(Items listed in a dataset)
####################

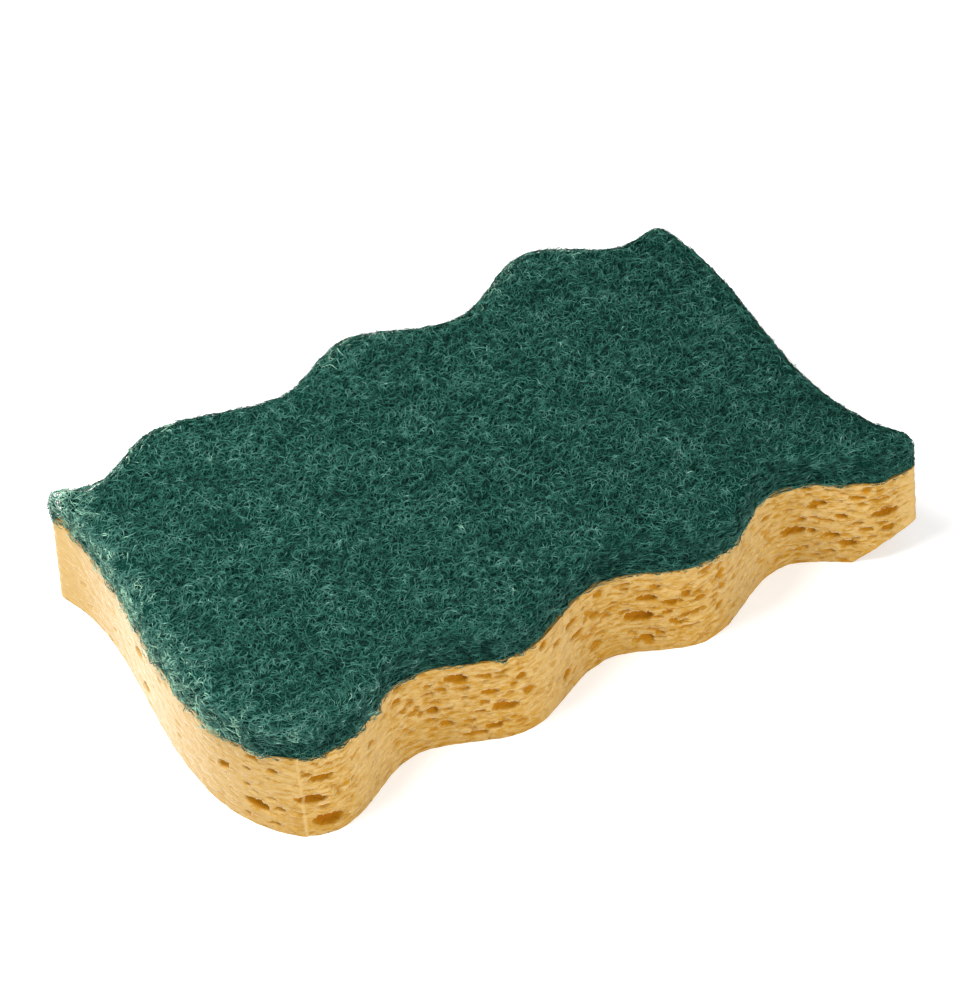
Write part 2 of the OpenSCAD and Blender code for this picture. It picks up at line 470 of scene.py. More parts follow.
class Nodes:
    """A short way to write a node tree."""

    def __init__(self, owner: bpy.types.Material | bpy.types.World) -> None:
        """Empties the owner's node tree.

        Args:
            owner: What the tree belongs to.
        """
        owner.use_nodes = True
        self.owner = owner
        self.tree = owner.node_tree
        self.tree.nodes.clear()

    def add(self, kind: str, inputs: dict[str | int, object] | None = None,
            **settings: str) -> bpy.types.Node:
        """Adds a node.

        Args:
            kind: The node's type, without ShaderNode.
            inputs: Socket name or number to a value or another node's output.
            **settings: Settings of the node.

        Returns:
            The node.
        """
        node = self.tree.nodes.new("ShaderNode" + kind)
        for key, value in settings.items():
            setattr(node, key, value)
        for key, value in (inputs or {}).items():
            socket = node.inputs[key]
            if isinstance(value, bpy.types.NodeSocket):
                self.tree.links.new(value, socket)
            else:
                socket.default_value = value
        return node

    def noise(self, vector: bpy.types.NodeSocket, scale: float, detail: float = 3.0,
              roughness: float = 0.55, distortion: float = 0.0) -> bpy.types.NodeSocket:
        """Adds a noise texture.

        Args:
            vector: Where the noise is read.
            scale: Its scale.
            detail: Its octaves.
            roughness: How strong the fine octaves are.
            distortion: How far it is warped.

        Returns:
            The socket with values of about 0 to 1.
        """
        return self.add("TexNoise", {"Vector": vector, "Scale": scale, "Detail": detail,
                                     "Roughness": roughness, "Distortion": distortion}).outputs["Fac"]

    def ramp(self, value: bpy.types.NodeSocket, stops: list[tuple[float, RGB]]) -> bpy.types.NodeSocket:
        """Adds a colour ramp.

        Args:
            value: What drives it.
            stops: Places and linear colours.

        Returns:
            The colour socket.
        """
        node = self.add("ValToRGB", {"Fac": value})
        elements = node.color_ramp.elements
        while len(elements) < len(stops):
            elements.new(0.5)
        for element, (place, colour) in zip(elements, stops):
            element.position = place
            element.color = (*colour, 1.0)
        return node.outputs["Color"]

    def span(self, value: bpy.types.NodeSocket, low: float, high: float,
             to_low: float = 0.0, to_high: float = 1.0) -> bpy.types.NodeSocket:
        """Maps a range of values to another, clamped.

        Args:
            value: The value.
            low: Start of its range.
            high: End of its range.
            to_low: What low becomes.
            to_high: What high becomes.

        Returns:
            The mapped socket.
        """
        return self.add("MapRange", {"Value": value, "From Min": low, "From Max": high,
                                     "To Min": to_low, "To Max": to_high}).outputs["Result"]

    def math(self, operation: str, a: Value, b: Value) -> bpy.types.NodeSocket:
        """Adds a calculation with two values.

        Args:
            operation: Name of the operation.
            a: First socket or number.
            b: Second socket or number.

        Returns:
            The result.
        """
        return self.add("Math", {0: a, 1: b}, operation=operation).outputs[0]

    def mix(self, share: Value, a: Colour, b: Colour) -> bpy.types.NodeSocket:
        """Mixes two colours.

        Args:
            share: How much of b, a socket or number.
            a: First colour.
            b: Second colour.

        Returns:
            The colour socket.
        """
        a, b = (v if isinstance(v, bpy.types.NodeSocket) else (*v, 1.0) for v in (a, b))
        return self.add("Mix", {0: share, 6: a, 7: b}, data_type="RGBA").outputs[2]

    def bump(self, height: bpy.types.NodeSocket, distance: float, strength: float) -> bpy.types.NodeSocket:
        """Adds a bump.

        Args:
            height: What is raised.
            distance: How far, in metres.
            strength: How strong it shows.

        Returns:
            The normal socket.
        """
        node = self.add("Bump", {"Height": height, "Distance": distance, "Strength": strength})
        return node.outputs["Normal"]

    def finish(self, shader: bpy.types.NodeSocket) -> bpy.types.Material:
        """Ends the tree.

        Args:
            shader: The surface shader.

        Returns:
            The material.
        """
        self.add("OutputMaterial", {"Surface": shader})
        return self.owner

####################

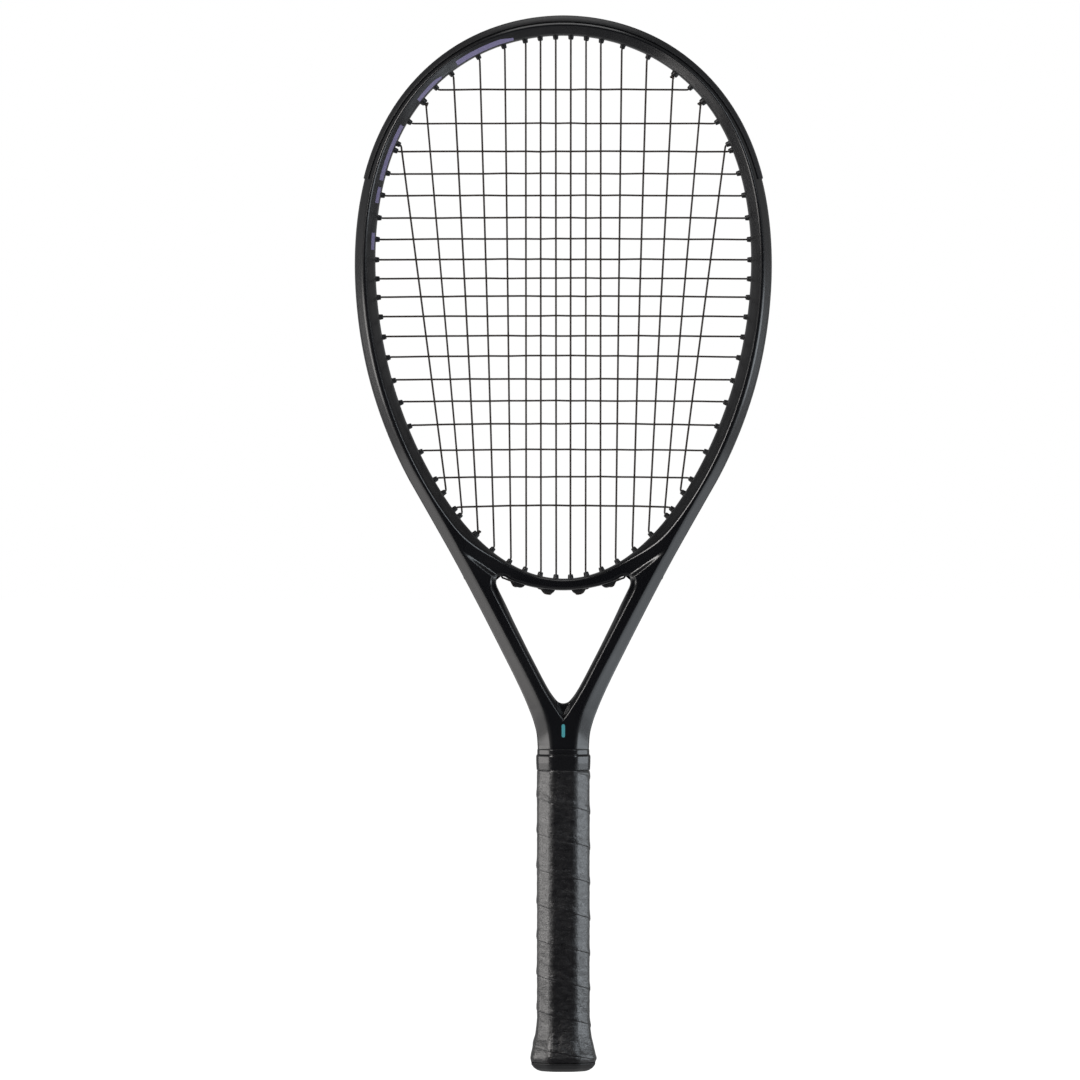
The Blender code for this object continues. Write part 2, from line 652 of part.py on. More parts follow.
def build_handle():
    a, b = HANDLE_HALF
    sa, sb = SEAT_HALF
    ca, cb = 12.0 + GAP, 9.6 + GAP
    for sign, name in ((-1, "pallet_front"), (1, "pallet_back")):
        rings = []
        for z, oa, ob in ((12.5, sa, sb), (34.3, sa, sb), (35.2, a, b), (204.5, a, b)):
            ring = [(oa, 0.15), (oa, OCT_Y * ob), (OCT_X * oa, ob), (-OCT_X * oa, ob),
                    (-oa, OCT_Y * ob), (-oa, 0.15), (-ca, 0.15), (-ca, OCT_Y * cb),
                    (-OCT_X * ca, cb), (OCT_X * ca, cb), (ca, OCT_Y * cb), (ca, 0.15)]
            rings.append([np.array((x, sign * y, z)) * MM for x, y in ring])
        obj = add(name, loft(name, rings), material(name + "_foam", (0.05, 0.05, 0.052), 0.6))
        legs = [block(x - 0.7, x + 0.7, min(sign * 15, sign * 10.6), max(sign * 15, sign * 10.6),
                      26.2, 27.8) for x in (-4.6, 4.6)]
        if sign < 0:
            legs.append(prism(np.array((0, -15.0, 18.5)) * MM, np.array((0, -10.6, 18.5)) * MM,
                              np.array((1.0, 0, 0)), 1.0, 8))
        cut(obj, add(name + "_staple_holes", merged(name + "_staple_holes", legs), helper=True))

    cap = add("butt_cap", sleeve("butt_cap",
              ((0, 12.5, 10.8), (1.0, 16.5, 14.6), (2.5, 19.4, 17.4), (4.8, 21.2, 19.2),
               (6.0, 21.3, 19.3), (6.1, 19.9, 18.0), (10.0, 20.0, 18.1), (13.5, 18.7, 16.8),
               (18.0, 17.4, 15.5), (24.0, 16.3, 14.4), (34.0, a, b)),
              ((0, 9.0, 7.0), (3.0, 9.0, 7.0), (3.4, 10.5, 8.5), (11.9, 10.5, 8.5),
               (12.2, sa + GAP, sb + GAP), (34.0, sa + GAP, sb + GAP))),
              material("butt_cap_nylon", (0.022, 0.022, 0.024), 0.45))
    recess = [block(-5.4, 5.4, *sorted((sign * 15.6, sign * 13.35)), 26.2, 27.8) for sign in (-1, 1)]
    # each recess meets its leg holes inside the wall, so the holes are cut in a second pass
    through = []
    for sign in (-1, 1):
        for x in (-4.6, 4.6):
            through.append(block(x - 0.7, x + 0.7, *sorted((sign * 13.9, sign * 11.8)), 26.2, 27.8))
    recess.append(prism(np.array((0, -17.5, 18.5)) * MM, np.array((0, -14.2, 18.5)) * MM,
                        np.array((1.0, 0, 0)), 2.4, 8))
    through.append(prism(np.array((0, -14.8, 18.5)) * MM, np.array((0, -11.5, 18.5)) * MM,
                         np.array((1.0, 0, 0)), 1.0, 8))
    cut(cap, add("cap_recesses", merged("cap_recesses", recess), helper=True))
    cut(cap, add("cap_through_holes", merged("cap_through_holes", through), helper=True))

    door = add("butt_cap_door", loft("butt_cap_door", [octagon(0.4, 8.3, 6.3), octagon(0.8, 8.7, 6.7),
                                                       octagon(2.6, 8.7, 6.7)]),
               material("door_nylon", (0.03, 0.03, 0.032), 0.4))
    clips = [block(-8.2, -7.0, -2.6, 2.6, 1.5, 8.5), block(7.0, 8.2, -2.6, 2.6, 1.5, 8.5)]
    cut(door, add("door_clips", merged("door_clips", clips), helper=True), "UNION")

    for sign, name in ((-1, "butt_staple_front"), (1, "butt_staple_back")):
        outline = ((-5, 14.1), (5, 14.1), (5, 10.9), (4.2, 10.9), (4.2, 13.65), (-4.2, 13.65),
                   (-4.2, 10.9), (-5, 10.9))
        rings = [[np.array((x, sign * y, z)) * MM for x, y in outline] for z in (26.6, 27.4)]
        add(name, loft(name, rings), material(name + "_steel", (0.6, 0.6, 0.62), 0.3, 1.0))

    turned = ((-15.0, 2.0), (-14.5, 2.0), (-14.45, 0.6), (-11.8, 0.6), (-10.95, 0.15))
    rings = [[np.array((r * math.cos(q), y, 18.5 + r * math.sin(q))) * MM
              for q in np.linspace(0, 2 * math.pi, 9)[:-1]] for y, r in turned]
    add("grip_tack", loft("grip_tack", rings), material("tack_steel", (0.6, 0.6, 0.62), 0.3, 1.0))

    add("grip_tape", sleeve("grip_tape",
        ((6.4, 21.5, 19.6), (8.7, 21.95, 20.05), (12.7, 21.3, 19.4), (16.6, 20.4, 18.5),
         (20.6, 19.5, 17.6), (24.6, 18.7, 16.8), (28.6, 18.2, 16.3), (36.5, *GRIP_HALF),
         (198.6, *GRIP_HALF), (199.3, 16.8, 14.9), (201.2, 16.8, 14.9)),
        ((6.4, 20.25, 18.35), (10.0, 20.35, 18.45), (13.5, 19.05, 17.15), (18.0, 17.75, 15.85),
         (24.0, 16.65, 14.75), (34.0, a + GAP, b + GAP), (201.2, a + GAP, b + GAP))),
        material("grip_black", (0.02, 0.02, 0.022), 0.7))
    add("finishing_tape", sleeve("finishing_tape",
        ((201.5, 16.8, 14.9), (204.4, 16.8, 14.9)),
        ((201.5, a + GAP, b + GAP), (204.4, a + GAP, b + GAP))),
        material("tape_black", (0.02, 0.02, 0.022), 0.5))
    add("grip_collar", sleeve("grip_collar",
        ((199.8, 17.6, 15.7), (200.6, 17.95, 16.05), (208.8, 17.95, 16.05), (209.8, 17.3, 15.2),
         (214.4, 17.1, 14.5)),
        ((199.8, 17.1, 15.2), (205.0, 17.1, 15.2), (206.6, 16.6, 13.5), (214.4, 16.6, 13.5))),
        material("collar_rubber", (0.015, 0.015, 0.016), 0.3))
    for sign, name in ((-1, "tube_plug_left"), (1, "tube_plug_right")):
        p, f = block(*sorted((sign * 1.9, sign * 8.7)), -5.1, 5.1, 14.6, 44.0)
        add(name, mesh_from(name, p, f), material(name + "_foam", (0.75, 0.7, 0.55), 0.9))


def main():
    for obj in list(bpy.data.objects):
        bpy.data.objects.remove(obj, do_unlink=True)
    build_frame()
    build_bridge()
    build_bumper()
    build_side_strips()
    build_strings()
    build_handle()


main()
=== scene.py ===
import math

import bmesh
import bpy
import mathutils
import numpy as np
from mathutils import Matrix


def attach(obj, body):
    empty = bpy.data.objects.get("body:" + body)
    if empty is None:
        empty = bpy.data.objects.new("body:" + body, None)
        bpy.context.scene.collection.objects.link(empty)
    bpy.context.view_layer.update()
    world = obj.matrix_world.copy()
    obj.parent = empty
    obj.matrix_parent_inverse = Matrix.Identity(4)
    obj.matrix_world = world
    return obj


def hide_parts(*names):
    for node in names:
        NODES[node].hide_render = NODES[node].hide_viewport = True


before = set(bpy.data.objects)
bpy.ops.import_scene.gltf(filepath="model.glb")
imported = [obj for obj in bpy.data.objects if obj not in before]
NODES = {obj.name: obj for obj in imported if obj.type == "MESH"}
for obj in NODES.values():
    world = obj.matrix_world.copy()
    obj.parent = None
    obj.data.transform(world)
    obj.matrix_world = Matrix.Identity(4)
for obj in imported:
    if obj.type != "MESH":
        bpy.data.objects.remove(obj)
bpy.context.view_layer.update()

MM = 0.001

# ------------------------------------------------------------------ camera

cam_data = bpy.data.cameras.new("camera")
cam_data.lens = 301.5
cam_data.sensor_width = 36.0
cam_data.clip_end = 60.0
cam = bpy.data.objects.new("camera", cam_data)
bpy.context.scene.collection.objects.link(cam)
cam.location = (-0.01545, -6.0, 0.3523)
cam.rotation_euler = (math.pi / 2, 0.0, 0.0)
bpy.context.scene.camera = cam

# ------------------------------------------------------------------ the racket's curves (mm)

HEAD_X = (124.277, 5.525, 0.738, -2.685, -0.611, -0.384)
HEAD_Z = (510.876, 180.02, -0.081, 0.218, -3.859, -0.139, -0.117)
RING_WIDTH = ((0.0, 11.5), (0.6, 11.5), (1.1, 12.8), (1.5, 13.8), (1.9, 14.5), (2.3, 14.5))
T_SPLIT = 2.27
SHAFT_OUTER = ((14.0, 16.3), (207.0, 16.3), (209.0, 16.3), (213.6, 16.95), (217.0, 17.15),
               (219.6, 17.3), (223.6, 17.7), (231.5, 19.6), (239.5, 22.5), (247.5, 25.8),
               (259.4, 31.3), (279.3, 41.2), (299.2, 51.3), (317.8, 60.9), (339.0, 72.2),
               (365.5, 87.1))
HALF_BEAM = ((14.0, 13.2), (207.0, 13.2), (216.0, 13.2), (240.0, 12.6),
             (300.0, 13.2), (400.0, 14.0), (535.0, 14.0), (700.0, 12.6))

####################

◆ **Exercise requirements**: Extract, word for word, the line containing "build_frame()", the line containing "bpy.context.scene.camera = cam", and every line between them.

◆ **Task output**:
    build_frame()
    build_bridge()
    build_bumper()
    build_side_strips()
    build_strings()
    build_handle()


main()
=== scene.py ===
import math

import bmesh
import bpy
import mathutils
import numpy as np
from mathutils import Matrix


def attach(obj, body):
    empty = bpy.data.objects.get("body:" + body)
    if empty is None:
        empty = bpy.data.objects.new("body:" + body, None)
        bpy.context.scene.collection.objects.link(empty)
    bpy.context.view_layer.update()
    world = obj.matrix_world.copy()
    obj.parent = empty
    obj.matrix_parent_inverse = Matrix.Identity(4)
    obj.matrix_world = world
    return obj


def hide_parts(*names):
    for node in names:
        NODES[node].hide_render = NODES[node].hide_viewport = True


before = set(bpy.data.objects)
bpy.ops.import_scene.gltf(filepath="model.glb")
imported = [obj for obj in bpy.data.objects if obj not in before]
NODES = {obj.name: obj for obj in imported if obj.type == "MESH"}
for obj in NODES.values():
    world = obj.matrix_world.copy()
    obj.parent = None
    obj.data.transform(world)
    obj.matrix_world = Matrix.Identity(4)
for obj in imported:
    if obj.type != "MESH":
        bpy.data.objects.remove(obj)
bpy.context.view_layer.update()

MM = 0.001

# ------------------------------------------------------------------ camera

cam_data = bpy.data.cameras.new("camera")
cam_data.lens = 301.5
cam_data.sensor_width = 36.0
cam_data.clip_end = 60.0
cam = bpy.data.objects.new("camera", cam_data)
bpy.context.scene.collection.objects.link(cam)
cam.location = (-0.01545, -6.0, 0.3523)
cam.rotation_euler = (math.pi / 2, 0.0, 0.0)
bpy.context.scene.camera = cam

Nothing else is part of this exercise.